Tuesday, January 13, 2009

Quotes from D. H. Lawrence's the Rainbow (Part Two)



Chapter Eleven: First Love

"How to act, that was the question? Whither to go, how to become oneself? One was not oneself, one was merely a half-stated question. How to become oneself, how to know the question and the answer of oneself, when one was merely an unfixed something-nothing, blowing about like the winds of heaven, undefined, unstated." (282)

***

"And she knew that if she turned, she would die. A strange rage filled her, a rage to tear things asunder. Her hands felt destructive, like metal blades of destruction." (317)

***

"His will was set and straining with all its tension to encompass him and compel her. He seemed to be annihilated. She was cold and hard and compact of brilliance as the moon itself, and beyond him as the moonlight was beyond him, never to be grasped or known. If he could only set a bond round her and compel her!

"So they danced four or five dances, always together, always his will becoming more tense, his body more subtle, playing upon her. And still her had not got her, she was hard and bright as ever, intact. But he must weave himself round her, enclose her, enclose her in a net of shadow, of darkness, so she would be like a bright creature gleaming in a net of shadows, caught. Then he would have her, he would enjoy her. How he would enjoy her, when she was caught." (318)

***

"She stood for some moments out in the overwhelming luminosity of the moon. She seemed a beam of gleaming power. She was afraid of what she was. Looking at him, at his shadowy, unreal, wavering presence a sudden lust seized her, to lay hold of him and tear him and make him into nothing. Her hands and wrists felt immeasurably hard and strong, like blades. He waited there beside her like a shadow which she wanted to dissipate, destroy as the moonlight destroys a darkness, annihilate, have done with. She looked at him and her face gleamed bright and inspired. She tempted him." (319)

***

"Even, in his frenzy, he sought for her mouth with his mouth, thought it was like putting his face into some awful death." (319-20).

***

"But hard and fierce she had fastened upon him, cold as the moon and burning as a fierce salt. Till gradually his warm, soft iron yielded, yielded, and she was there fierce, corrosive, seething with his destruction, seething like some cruel, corrosive salt around the last substance of his being, destroying him, destroying him in the kiss.
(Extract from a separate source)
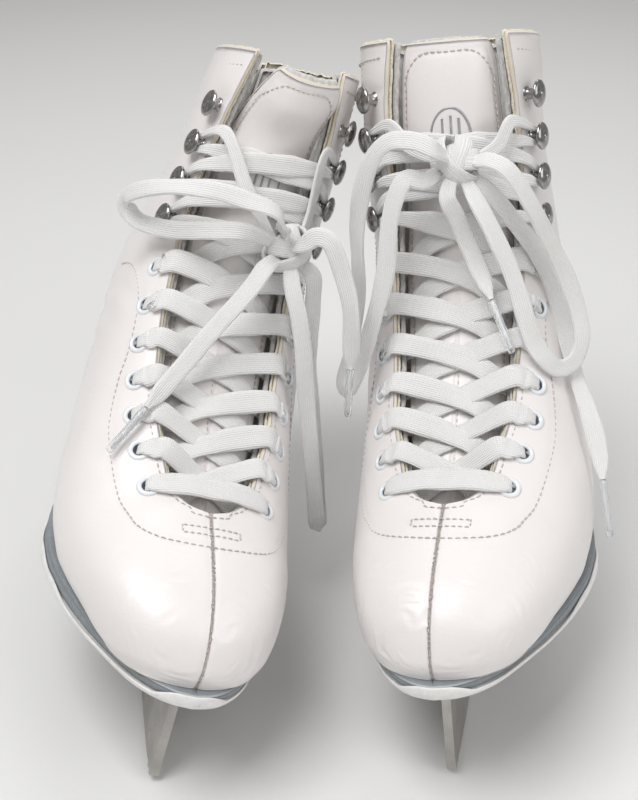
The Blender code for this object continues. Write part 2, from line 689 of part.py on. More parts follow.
def add_sole(skate):
    """Midsole with its heel, outsole, lasting board and insole."""
    front, back = PLAN[0, 0], PLAN[-1, 0]
    stations = [y * SCALE[1] for y in PLAN[:, 0]]
    breast = stations.index(HEEL_FRONT * SCALE[1])
    points, faces = slab(stations, 0.0, lambda y: seat(y) - SOLE_GAP, under)
    add_solid(skate, "midsole", points, faces, "midsole")
    points, faces = slab(stations[:breast], -OUTSOLE_LIP, lambda y: under(y) - OUTSOLE_GAP,
                         lambda y: under(y) - OUTSOLE_GAP - OUTSOLE_THICKNESS)
    add_solid(skate, "outsole", points, faces, "outsole")
    inner = [y for y in stations if front + 20 < y < back - 14]
    points, faces = slab(inner, BOARD_INSET, lambda y: seat(y) + SOLE_GAP + BOARD_THICKNESS,
                         lambda y: seat(y) + SOLE_GAP)
    add_solid(skate, "lasting_board", points, faces, "board")
    points, faces = slab(inner[1:-1], INSOLE_INSET,
                         lambda y: seat(y) + GAP + BOARD_THICKNESS + INSOLE_THICKNESS,
                         lambda y: seat(y) + GAP + BOARD_THICKNESS)
    add_solid(skate, "insole", points, faces, "insole")


def add_blade(skate):
    """Two mounting plates and the blade that stands under them."""
    top = -PLATE_GAP - PLATE_THICKNESS
    for name, plan in (("toe_plate", TOE_PLATE), ("heel_plate", HEEL_PLATE)):
        rows = []
        for y, half in plan:
            y, half = y * SCALE[1], half * SCALE[0]
            rows.append([(half, y, -PLATE_GAP), (-half, y, -PLATE_GAP), (-half, y, top),
                         (half, y, top)])
        points, faces = loft(rows)
        add_solid(skate, name, points, faces, "steel", False)
    outline = [(y * SCALE[1], top - PLATE_GAP if height is None else height - BLADE_HEIGHT)
               for y, height in BLADE]
    rows = [[(side * BLADE_THICKNESS / 2, y, z) for y, z in outline] for side in (1, -1)]
    points, faces = loft(rows)
    add_solid(skate, "blade", points, faces, "steel", False)


def add_hooks(skate):
    """Lacing hooks above the eyelets, beginning with the lowest."""
    for side, word in SIDES.items():
        for count in range(HOOK_COUNT):
            run = level_run(EYELET_COUNT + count)
            here, sideways, _, outward = front_frame(run, side * hole_across(run, side),
                                                     -HOOK_SINK)
            points, faces = turned(HOOK_PROFILE, 8, here, outward, sideways)
            add_solid(skate, f"hook_{word}_{count + 1}", points, faces, "chrome")


def add_tongue(skate, shape):
    """Tongue's leather face and felt pad, which turn together about the tongue's foot."""
    sections = np.concatenate([np.arange(TONGUE_FIRST, TONGUE_LAST - 0.4, 0.62), [TONGUE_LAST]])

    def bend(layer):
        """Leans the free top of the tongue forward."""
        part = np.clip((layer[..., 2] - shape["from"]) / shape["over"], 0.0, 1.0)
        angle = math.radians(shape["lean"]) * part * part * (3 - 2 * part)
        y, z = layer[..., 1] - shape["foot"], layer[..., 2] - shape["from"]
        bent = layer.copy()
        bent[..., 0] = layer[..., 0] - shape["sway"] * part * part
        bent[..., 1] = shape["foot"] + y * np.cos(angle) - z * np.sin(angle)
        bent[..., 2] = shape["from"] + y * np.sin(angle) + z * np.cos(angle)
        return bent

    def half_turn(sections, side):
        return turn_at(sections, np.interp(sections, TONGUE_AT, TONGUE_HALF) * SCALE[0], side, 0.0)

    pivot = worn(skate, on_front(TONGUE_PIVOT_RUN, 0.0, LACE_ROOM + TONGUE_FACE))[0]
    hinge = bpy.data.objects.new(skate["name"] + "tongue_hinge", None)
    bpy.context.scene.collection.objects.link(hinge)
    hinge.parent = skate["frame"]
    hinge.location = pivot * MM
    parent = {"frame": hinge, "centre": pivot}
    pad_top = LACE_ROOM + TONGUE_FACE + TONGUE_GAP
    for name, depths, look in (("tongue_face", (LACE_ROOM, LACE_ROOM + TONGUE_FACE), "leather"),
                               ("tongue_pad", (pad_top, pad_top + TONGUE_PAD), "felt")):
        points, faces = whole_patch(sections, depths, half_turn, TONGUE_COLUMNS, bend)
        add_solid(skate, name, points, faces, look, parent=parent)


def add_lacing(skate, knot):
    """Laced part of the lace, joined to its knot."""
    points, faces = lacing(knot)
    band = add_solid(skate, "lacing", points, faces, "lace")
    here, sideways, along, outward = front_frame(knot["run"], knot["across"], knot["depth"])
    points, faces = ball(here, (sideways, along, outward), KNOT_SIZE, 7, 10)
    lump = add_solid(skate, "knot_lump", points, faces, "lace")
    hide(lump)
    combine(band, lump, "UNION")


def add_free_laces(skate, knot, routes):
    """Two loops and two tails of the bow, and the aglets at the tails' ends."""
    here, *axes = front_frame(knot["run"], knot["across"], knot["depth"])
    centre = in_stance(skate, here)
    axes = [in_stance(skate, here + axis) - centre for axis in axes]

    def leave(towards):
        """Point just off the knot on the way to another point."""
        way = np.array(towards, float) - centre
        way /= np.linalg.norm(way)
        reach = 1 / math.sqrt(sum((way @ axis / size) ** 2 for axis, size in zip(axes, KNOT_SIZE)))
        return centre + way * (reach + KNOT_GAP)

    for name, chosen in routes.items():
        route = [leave(chosen[0]), *np.array(chosen, float)]
        if name.startswith("loop"):
            route.append(leave(chosen[-1]))
        places = add_cord(skate["name"] + name, np.array(route))
        if name.startswith("tail"):
            axis = places[-1] - places[-2]
            axis /= np.linalg.norm(axis)
            across = np.cross(axis, (1.0, 0.0, 0.0))
            across /= np.linalg.norm(across)
            radius = AGLET_DIAMETER / 2
            points, faces = turned(((radius, 0.0), (radius, AGLET_LENGTH)), 8,
                                   places[-1] + axis * AGLET_GAP, axis, across)
            add_mesh(skate["name"] + name.replace("tail", "aglet"), points, faces, "aglet")


def add_cord(name, route):
    """Round cord along a smooth curve through a route; returns the places on it."""
    fine = smooth(route, np.linspace(0.0, len(route) - 1.0, 40 * len(route)))
    run = np.concatenate([[0.0], np.cumsum(np.linalg.norm(np.diff(fine, axis=0), axis=1))])
    stops = np.linspace(0.0, run[-1], round(run[-1] / FREE_STEP) + 1)
    places = np.stack([np.interp(stops, run, fine[:, i]) for i in range(3)], axis=1)
    curve = bpy.data.curves.new(name, "CURVE")
    curve.dimensions = "3D"
    curve.bevel_depth = FREE_LACE / 2 * MM
    curve.bevel_resolution = 2
    curve.use_fill_caps = True
    line = curve.splines.new("POLY")
    line.points.add(len(places) - 1)
    for point, place in zip(line.points, places * MM):
        point.co = (*place, 1.0)
    curve.materials.append(LOOKS["lace"])
    cord = bpy.data.objects.new(name, curve)
    bpy.context.scene.collection.objects.link(cord)
    return places


def add_skate(name, mirror, stance, shaft, tongue, knot, free):
    """One whole skate, standing on its blade's foot."""
    frame = bpy.data.objects.new(name + "frame", None)
    bpy.context.scene.collection.objects.link(frame)
    x, y, yaw, lean = stance
    lift = BLADE_THICKNESS / 2 * abs(math.sin(math.radians(lean)))
    frame.rotation_mode = "XYZ"
    frame.rotation_euler = (0.0, math.radians(lean), math.radians(yaw))
    # The foot of the blade, not the sole, is the point that the stance places
    up = (math.sin(math.radians(lean)) * BLADE_HEIGHT, math.cos(math.radians(lean)) * BLADE_HEIGHT)
    frame.location = ((x + up[0] * math.cos(math.radians(yaw))) * MM,
                      (y + up[0] * math.sin(math.radians(yaw))) * MM, (up[1] + lift) * MM)
    skate = {"name": name, "mirror": mirror, "frame": frame, "shaft": shaft}
    add_upper(skate)
    add_stiffeners(skate)
    add_sole(skate)
    add_blade(skate)
    add_hooks(skate)
    add_tongue(skate, tongue)
    add_lacing(skate, knot)
    add_free_laces(skate, knot, free)


for old in list(bpy.data.objects):
    bpy.data.objects.remove(old)

LOOKS = {
    "leather": make_material("white_leather", (0.86, 0.82, 0.80), 0.42),
    "felt": make_material("grey_felt", (0.62, 0.61, 0.59), 0.95),
    "board": make_material("fibre_board", (0.55, 0.42, 0.28), 0.9),
    "midsole": make_material("grey_sole", (0.42, 0.45, 0.48), 0.55),
    "outsole": make_material("white_sole", (0.85, 0.84, 0.82), 0.5),
    "insole": make_material("cotton_insole", (0.70, 0.69, 0.66), 0.9),
    "steel": make_material("blade_steel", (0.55, 0.53, 0.50), 0.35, 1.0),
    "chrome": make_material("hook_chrome", (0.45, 0.44, 0.43), 0.2, 1.0),
    "lace": make_material("white_cotton", (0.92, 0.92, 0.92), 0.85),
    "aglet": make_material("clear_aglet", (0.85, 0.86, 0.88), 0.2),
}

add_skate("left_", 1, LEFT_STANCE, LEFT_SHAFT, LEFT_TONGUE, LEFT_KNOT, LEFT_FREE)
add_skate("right_", -1, RIGHT_STANCE, RIGHT_SHAFT, RIGHT_TONGUE, RIGHT_KNOT, RIGHT_FREE)
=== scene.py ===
import math
import bpy
import numpy as np
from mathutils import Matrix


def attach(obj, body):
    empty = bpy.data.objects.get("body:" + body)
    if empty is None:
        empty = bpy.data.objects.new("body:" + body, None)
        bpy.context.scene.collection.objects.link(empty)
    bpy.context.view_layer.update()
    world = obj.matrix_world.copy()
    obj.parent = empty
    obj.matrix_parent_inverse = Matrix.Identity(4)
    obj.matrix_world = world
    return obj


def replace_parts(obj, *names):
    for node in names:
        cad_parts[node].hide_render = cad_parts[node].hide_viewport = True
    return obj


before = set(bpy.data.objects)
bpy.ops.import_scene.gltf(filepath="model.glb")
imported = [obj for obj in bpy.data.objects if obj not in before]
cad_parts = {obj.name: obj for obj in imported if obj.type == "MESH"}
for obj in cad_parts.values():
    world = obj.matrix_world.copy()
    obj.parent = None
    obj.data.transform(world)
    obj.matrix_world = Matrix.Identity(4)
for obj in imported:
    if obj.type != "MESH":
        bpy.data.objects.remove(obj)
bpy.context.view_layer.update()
mm = 0.001
print("frame loaded")

# camera: place in m, degrees it looks down, lens in mm; lamps: place in m, power in W, size in m
view = {"place": (-0.0023, -0.4948, 0.415), "pitch": 31.0, "lens": 56.07}
light = {"key": (-0.40, -0.35, 1.3, 11.5, 0.75), "fill": (0.8, -0.6, 0.75, 3.4, 0.8),
         "back": (0.1, 0.9, 1.1, 4.0, 0.8), "world": 0.34}


def makeView():
    camera = bpy.data.objects.new("camera", bpy.data.cameras.new("camera"))
    bpy.context.scene.collection.objects.link(camera)
    camera.location = view["place"]
    camera.rotation_euler = (math.radians(90 - view["pitch"]), 0, 0)
    camera.data.lens, camera.data.sensor_width = view["lens"], 36.0
    bpy.context.scene.camera = camera
    for name in ("key", "fill", "back"):
        x, y, z, power, size = light[name]
        lamp = bpy.data.objects.new(name, bpy.data.lights.new(name, "AREA"))
        lamp.data.energy, lamp.data.size = power, size
        lamp.location = (x, y, z)
        away = np.array((x, y, z - 0.12))
        away = away / np.linalg.norm(away)
        lamp.rotation_euler = (math.acos(away[2]), 0, math.atan2(away[1], away[0]) + math.pi / 2)
        bpy.context.scene.collection.objects.link(lamp)
    world = bpy.data.worlds.new("studio")
    bpy.context.scene.world = world
    world.use_nodes = True
    back = world.node_tree.nodes["Background"]
    back.inputs["Color"].default_value = (1.0, 0.985, 0.97, 1)
    back.inputs["Strength"].default_value = light["world"]
    bpy.context.scene.view_settings.view_transform = "Standard"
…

And her soul crystallised with triumph, and his soul was dissolved with agony and annihilation. So she held him there, the victim, consumed, annihilated. She had triumphed: he was not any more." (320)

Chapter Twelve: Shame

"Ursula could not help dreaming of Moloch. Her God was not mild and gentle, neither Lamb nor Dove. He was the lion and the eagle. Not because the lion and the eagle had power, but because they were proud and strong; they were themselves, they were not passive subjects of some shepherd, or pets of some loving woman, or sacrifices of some priest. She was weary to death of mild, passive lambs and monotonous doves. If the lamp might lie down with the lion, it would be a great honour to the lamb, but the lion's powerful heart would suffer no diminishing. She loved the dignity and self-possession of lions." (340)
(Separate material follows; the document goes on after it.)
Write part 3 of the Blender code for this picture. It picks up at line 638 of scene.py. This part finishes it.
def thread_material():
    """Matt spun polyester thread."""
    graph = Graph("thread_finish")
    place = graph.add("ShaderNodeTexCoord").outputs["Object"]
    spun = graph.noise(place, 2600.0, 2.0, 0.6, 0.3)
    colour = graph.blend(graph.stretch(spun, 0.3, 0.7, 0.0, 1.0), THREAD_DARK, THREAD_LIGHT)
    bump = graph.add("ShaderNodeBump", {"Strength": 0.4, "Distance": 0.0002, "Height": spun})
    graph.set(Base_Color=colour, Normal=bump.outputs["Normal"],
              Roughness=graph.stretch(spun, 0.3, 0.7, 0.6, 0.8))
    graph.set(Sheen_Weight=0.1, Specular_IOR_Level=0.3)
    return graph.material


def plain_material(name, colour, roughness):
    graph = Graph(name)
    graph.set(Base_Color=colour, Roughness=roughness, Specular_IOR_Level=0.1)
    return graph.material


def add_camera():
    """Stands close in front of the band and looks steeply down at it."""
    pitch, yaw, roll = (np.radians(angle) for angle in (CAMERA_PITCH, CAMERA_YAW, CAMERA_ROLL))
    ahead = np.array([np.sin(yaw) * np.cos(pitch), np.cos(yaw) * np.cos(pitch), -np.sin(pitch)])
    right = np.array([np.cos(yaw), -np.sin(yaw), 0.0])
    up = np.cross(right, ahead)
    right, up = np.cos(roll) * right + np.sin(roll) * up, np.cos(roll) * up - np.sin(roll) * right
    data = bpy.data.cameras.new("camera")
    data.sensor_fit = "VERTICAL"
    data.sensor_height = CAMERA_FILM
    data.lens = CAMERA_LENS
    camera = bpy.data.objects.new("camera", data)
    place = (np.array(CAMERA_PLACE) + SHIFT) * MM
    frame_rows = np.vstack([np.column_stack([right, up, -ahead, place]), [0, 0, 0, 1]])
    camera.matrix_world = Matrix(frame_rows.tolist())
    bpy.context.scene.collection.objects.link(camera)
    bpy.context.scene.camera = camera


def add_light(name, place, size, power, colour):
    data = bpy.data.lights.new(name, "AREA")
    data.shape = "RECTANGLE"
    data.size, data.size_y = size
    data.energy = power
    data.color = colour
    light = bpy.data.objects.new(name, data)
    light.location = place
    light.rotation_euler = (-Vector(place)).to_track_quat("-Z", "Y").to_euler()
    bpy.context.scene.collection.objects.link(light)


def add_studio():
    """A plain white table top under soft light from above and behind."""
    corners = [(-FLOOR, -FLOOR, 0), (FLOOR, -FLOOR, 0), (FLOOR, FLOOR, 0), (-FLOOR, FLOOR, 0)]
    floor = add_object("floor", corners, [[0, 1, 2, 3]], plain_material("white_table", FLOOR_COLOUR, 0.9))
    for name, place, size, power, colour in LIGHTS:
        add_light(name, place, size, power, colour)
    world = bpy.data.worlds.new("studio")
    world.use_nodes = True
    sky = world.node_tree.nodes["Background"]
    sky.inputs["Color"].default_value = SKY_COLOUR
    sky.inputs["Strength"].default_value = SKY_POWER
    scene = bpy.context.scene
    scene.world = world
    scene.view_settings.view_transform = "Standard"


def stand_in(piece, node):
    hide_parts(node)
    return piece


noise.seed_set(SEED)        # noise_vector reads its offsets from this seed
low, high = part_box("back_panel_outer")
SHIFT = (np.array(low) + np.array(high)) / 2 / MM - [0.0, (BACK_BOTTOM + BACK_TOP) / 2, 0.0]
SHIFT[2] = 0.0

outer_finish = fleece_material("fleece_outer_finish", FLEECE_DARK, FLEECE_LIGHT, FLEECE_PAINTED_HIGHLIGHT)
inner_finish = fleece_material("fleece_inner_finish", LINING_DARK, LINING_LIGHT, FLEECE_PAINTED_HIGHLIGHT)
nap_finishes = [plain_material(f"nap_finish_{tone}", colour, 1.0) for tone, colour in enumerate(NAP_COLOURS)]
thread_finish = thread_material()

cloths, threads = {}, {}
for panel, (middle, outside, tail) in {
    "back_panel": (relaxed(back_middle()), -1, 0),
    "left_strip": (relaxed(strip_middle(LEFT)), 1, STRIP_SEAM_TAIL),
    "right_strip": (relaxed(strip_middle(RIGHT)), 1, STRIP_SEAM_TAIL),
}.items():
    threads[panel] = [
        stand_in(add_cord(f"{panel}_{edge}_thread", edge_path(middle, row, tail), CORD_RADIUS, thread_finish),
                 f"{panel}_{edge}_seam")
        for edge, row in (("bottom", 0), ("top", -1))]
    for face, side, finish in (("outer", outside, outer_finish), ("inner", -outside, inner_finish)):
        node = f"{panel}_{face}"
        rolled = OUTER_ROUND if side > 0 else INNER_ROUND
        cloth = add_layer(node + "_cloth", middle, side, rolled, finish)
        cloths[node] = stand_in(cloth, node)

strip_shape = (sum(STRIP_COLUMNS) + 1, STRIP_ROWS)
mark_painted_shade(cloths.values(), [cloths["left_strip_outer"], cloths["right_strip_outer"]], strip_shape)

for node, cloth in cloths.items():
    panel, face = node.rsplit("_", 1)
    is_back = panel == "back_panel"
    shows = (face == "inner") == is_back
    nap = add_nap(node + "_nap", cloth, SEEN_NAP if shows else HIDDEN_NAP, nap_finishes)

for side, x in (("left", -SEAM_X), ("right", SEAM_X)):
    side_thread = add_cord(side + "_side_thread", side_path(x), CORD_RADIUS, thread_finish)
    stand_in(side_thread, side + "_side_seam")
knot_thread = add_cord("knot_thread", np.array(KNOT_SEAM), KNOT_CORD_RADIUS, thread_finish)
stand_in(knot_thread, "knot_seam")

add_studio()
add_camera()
Chapter Thirteen: The Man's World

"The Monday morning came. It was the end of September, and a drizzle of fine rain like veils round her, making her seem intimate, a world to herself. She walked forward to the new land. The old was blotted out. The veil would be rent that hid the new world. She was gripped hard with suspense as she went down the hill in the rain, carrying her dinner-bag." (366)

Chapter Fourteen: The Widening Circle

"And she gave herself to all that she loved in Cossethay, passionately, because she was going away now. She wandered about to her favourite spots. There was a place where she went trespassing to find the snowdrops that grew wild. It was evening and the winter-darkened meadows were full of mystery. When she came to the woods an oak tree had been newly chopped down in the dell. Pale drops of flowers glimmered many under the hazels, and by the sharp, golden splinters of wood that were splashed about, the grey-green blades of snowdrop leaves pricked unheeding, the drooping still little flowers were without heed." (418)
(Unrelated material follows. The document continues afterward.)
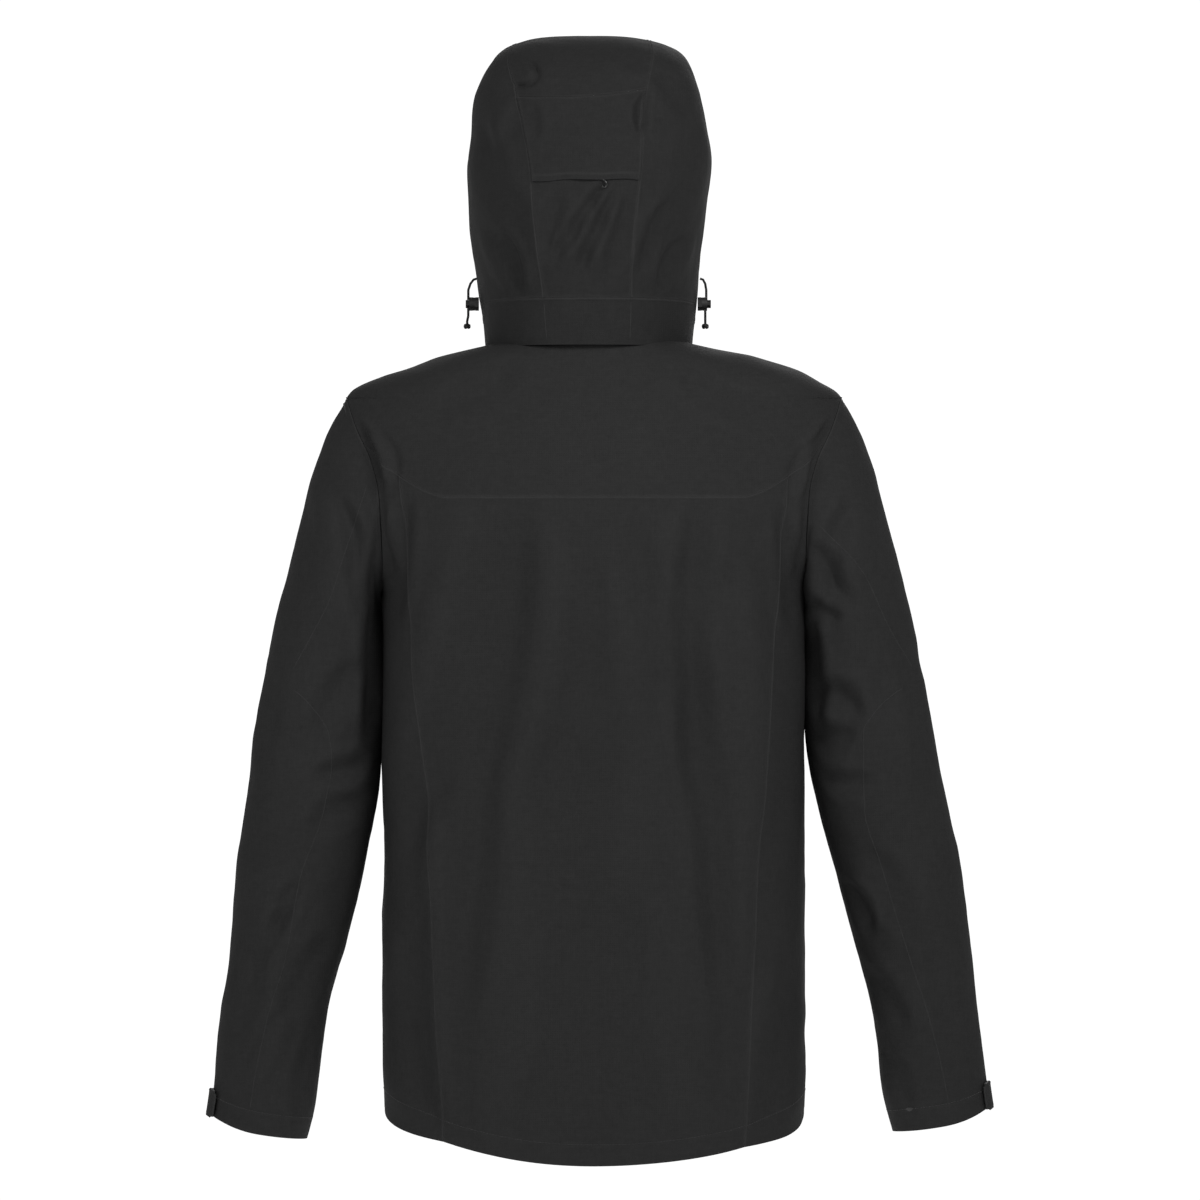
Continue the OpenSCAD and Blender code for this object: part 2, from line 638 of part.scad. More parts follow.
hood_band();
hood_face_tunnel();
hood_flap();
cord_lock_left();
cord_lock_right();
lock_button_left();
lock_button_right();
hood_cord_left();
hood_cord_right();
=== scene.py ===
"""Hooded hardshell jacket: cloth, seams, stitches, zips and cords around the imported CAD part."""
import math

import bpy
import numpy as np
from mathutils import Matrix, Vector
from mathutils.bvhtree import BVHTree


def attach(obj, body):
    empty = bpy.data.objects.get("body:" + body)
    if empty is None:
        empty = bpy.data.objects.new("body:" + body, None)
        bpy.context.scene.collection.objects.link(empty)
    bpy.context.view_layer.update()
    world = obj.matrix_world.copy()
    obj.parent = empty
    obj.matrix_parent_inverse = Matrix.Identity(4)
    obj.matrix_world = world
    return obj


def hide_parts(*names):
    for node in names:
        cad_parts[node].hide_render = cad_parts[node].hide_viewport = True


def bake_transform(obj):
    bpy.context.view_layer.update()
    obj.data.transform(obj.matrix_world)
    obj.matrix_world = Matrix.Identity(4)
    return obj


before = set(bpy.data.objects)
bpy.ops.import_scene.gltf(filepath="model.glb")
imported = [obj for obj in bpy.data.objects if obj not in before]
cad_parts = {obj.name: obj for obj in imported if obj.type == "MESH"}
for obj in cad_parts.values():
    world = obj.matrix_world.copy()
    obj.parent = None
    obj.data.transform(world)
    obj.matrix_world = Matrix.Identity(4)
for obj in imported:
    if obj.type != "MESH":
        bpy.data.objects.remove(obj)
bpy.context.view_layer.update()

MM = 0.001
SIDES = (("left", 1), ("right", -1))
FLIP = np.array([-1.0, 1.0, 1.0])          # turns points of the wearer's left into the right's

scene = bpy.context.scene


def new_object(name, data):
    obj = bpy.data.objects.new(name, data)
    scene.collection.objects.link(obj)
    return obj


# ---------------------------------------------------------------- camera
VIEW_DISTANCE = 9.0          # from the back of the body, metres
VIEW_WIDTH = 1.14            # width of the picture where the jacket hangs, metres
SENSOR = 36.0
camera_data = bpy.data.cameras.new("camera")
camera_data.sensor_width = SENSOR
camera_data.lens = SENSOR * VIEW_DISTANCE / VIEW_WIDTH
camera = new_object("camera", camera_data)
camera.location = (-0.0057, -0.07 + VIEW_DISTANCE, -0.242)
camera.rotation_euler = (math.radians(90), 0, math.radians(180))
scene.camera = camera


# ---------------------------------------------------------------- helpers
def clamp01(t):
    return np.clip(t, 0.0, 1.0)


def smooth(t):
    t = clamp01(t)
    return t * t * (3 - 2 * t)


def mix(a, b, t):
    return a + (b - a) * t


def power(v, e):
    return np.sign(v) * np.abs(v) ** e


def bell(t):
    return np.exp(-t ** 2)


def cos_sin(degrees):
    return np.cos(np.radians(degrees)), np.sin(np.radians(degrees))


class Track:
    """Smooth curve through stations, monotone between them."""

    def __init__(self, *stations):
        self.x, self.y = np.array(sorted(stations), float).T
        h = np.diff(self.x)
        slope = np.diff(self.y) / h
        self.m = np.zeros(len(self.x))
        self.m[0], self.m[-1] = slope[0], slope[-1]
        for i in range(1, len(self.x) - 1):
            if slope[i - 1] * slope[i] > 0:
                w0, w1 = 2 * h[i] + h[i - 1], h[i] + 2 * h[i - 1]
                self.m[i] = (w0 + w1) / (w0 / slope[i - 1] + w1 / slope[i])

    def __call__(self, q):
        q = np.clip(np.asarray(q, float), self.x[0], self.x[-1])
        i = np.clip(np.searchsorted(self.x, q) - 1, 0, len(self.x) - 2)
        h = self.x[i + 1] - self.x[i]
        t = (q - self.x[i]) / h
        a, b = self.y[i], self.y[i + 1]
        return ((2 * t**3 - 3 * t**2 + 1) * a + (t**3 - 2 * t**2 + t) * h * self.m[i]
                + (-2 * t**3 + 3 * t**2) * b + (t**3 - t**2) * h * self.m[i + 1])


def hash_noise(p, seed=0):
    """Value noise in three dimensions, -1 to 1, for an array of points."""
    base = np.floor(p).astype(np.int64)
    f = p - base
    f = f * f * (3 - 2 * f)
    out = 0.0
    for dx in (0, 1):
        for dy in (0, 1):
            for dz in (0, 1):
                n = ((base[..., 0] + dx) * 73856093) ^ ((base[..., 1] + dy) * 19349663)
                n = n ^ ((base[..., 2] + dz) * 83492791) ^ (seed * 2654435)
                n = (n ^ (n >> 13)) * 1274126177 & 0x7FFFFFFF
                v = (n % 100003) / 50001.5 - 1.0
                w = (f[..., 0] if dx else 1 - f[..., 0]) * (f[..., 1] if dy else 1 - f[..., 1])
                out = out + v * w * (f[..., 2] if dz else 1 - f[..., 2])
    return out


# ---------------------------------------------------------------- the body's surface, in millimetres
BODY_HW = 200.0
NECK_DROP = 40.0
BACK_TAIL = 48.0
FRONT_TAIL = 15.0
ARM_DEPTH = 70.0
ARM_TOP, ARM_LOW = -50.0, -235.0
ARM_MID, ARM_HALF = (ARM_TOP + ARM_LOW) / 2, (ARM_TOP - ARM_LOW) / 2
YOKE_Z = -145.0
SIDE_Z = -725.0
COLLAR_H = 72.0
TOP_Z = 2.9                  # where the shoulder cloth ends at the neck
FRONT_SLOPE = 0.033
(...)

Chapter Fifteen: The Bitterness of Ecstasy

"During the next weeks, all the time she went about in the same dark richness, her eyes dilated and shining like the eyes of a wild animal, a curious half-smile which seemed to be gibing at the civic pretense of all the human life about her.
"'What are you, you pale citizens?' her face seemed to say, gleaming. 'You subdued beast in sheep's clothing, you primeval darkness falsified to a social mechanism.'

"She went about in the sensual sub-consciousness all the time, mocking at the ready-made, artificial daylight of the rest.

"'They assume selves as they assume suits of clothing,' she said to herself, looking in mocking contempt at the stiffened, neutralised men. 'They think it better to be clerks or professors than to be the dark, fertile beings that exist in the potential darkness. What do you think you are?' her soul asked of the professor as she sat opposite him in class. 'What do you think you are, as you sit there in your gown and spectacles? You are a lurking, blood-sniffling creature with eyes peering out of the jungle darkness, snuffing for your desires. That is what you are, though nobody would believe it, and you would be the very last to allow it.'" (446)

***

"He went on, disposing of her. If only he could be with her! All he wanted now was the marry her, to be sure of her. Yet all the time he was perfectly, perfectly hopeless, cold, extinct, without emotion or connection.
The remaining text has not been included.